Título: Um inimigo mais letal do que a Aids
Autor: Roberta Jansen
Fonte: O Globo, 10/11/2006, O País, p. 27

Falta de água limpa mata por ano 1,8 milhão de crianças no mundo

Em boa parte dos países pobres a falta de saneamento básico representa uma ameaça maior à população do que os conflitos armados e doenças letais. A água suja está diretamente relacionada à morte de 1,8 milhão de crianças por ano, vítimas de diarréia, em todo o mundo. Esse número é seis vezes maior que o de mortes anuais em conflitos armados dos anos 90. Também supera o total de mortes provocadas anualmente pela malária (1 milhão) e pela tuberculose (1,5 milhão). A falta de água limpa mata cinco vezes mais crianças do que a Aids.

Ainda assim, diferentemente de guerras, desastres naturais e epidemias, o problema não mobiliza a ação internacional, denuncia o Relatório de Desenvolvimento Humano 2006 da ONU. "Como a fome, essa é uma emergência silenciosa vivenciada pelos pobres e tolerada pelos que têm recursos, tecnologia e poder político para combatê-la", diz o documento. No mundo, segundo os dados da ONU, 1,1 bilhão de pessoas não têm acesso à água limpa e 2,6 bilhões não dispõem de rede de esgoto.

- Não ter acesso a saneamento básico é uma forma educada de dizer que as pessoas precisam buscar água para beber, cozinhar e se lavar diretamente em lagos, rios e canais contaminados com excrementos humano e animal - explica Kevin Watkins, coordenador e principal autor do relatório.

Na Bahia, número de mortes dobra em casas sem sanitário

Água contaminada e ausência de redes de esgoto são vetores tão poderosos na transmissão de doenças que o simples fato de ter um vaso sanitário em casa reduz em mais de 50% o risco de uma criança morrer antes do primeiro aniversário. O relatório cita como exemplo favelas em Salvador, na Bahia, em que o número de mortes de crianças é o dobro em casas sem sanitário.

Águas sujas podem transmitir doenças causadas por bactérias (como cólera e meningite), por vírus (caso da hepatite A e diarréias), por vermes (como a esquistossomose), entre outros agentes. Crianças vitimadas com freqüência por doenças ligadas à água têm rendimento pior nas escolas. Infecções parasitárias retardam o aprendizado de mais de 150 milhões de crianças. Segundo a ONU, essas infecções causam a perda de 443 milhões de dias de aula por ano.

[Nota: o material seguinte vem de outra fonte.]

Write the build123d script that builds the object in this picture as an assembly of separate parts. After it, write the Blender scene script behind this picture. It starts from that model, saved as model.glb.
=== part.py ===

O relatório diz que a qualquer momento em que se avalie o estado de saúde das pessoas dos países pobres, em média, metade delas estará sofrendo de alguma doença relacionada à água suja. O custo é tão alto que, em algumas áreas, como a África Subsaariana, há uma perda anual de 5% do Produto Interno Bruto (PIB) - mais do que a região recebe em ajuda humanitária.

A adoção de hábitos básicos de higiene, como lavar as mãos, poderia minimizar o impacto de alguns dos problemas. Mas num mundo em que o acesso à água é extremamente desigual até isso é complicado. Enquanto um americano consome mais de 500 litros diários, um morador de uma favela de países pobres conta com menos de 20 litros para beber, cozinhar e se lavar.

Mudanças climáticas agravam drama da fome

O relatório estabelece como meta que toda pessoa tenha, ao menos, 20 litros de água limpa por dia. A ONU diz que seriam necessários mais US$4 bilhões por ano para reduzir a desigualdade do acesso à água, um dos maiores obstáculos ao desenvolvimento humano.

O Brasil, um dos países com mais água, também é citado como exemplo de escassez. A água abundante na pouco habitada Amazônia é um recurso cada vez mais raro no Nordeste.

O relatório destaca que as mudanças climáticas agravarão a escassez. "Não estamos falando de algo para daqui a 50 anos, mas de um problema que já acontece", diz a ONU. um exemplo é a seca severa no Norte da África. O estudo diz que o aquecimento mudará o padrão de distribuição de chuvas com efeitos dramáticos para a agricultura nos países pobres. Enquanto países ricos de clima temperado terão produção maior, no mundo em desenvolvimento a oferta de alimentos despencará. mais uma vez o Nordeste do Brasil é citado como uma das áreas mais vulneráveis do mundo.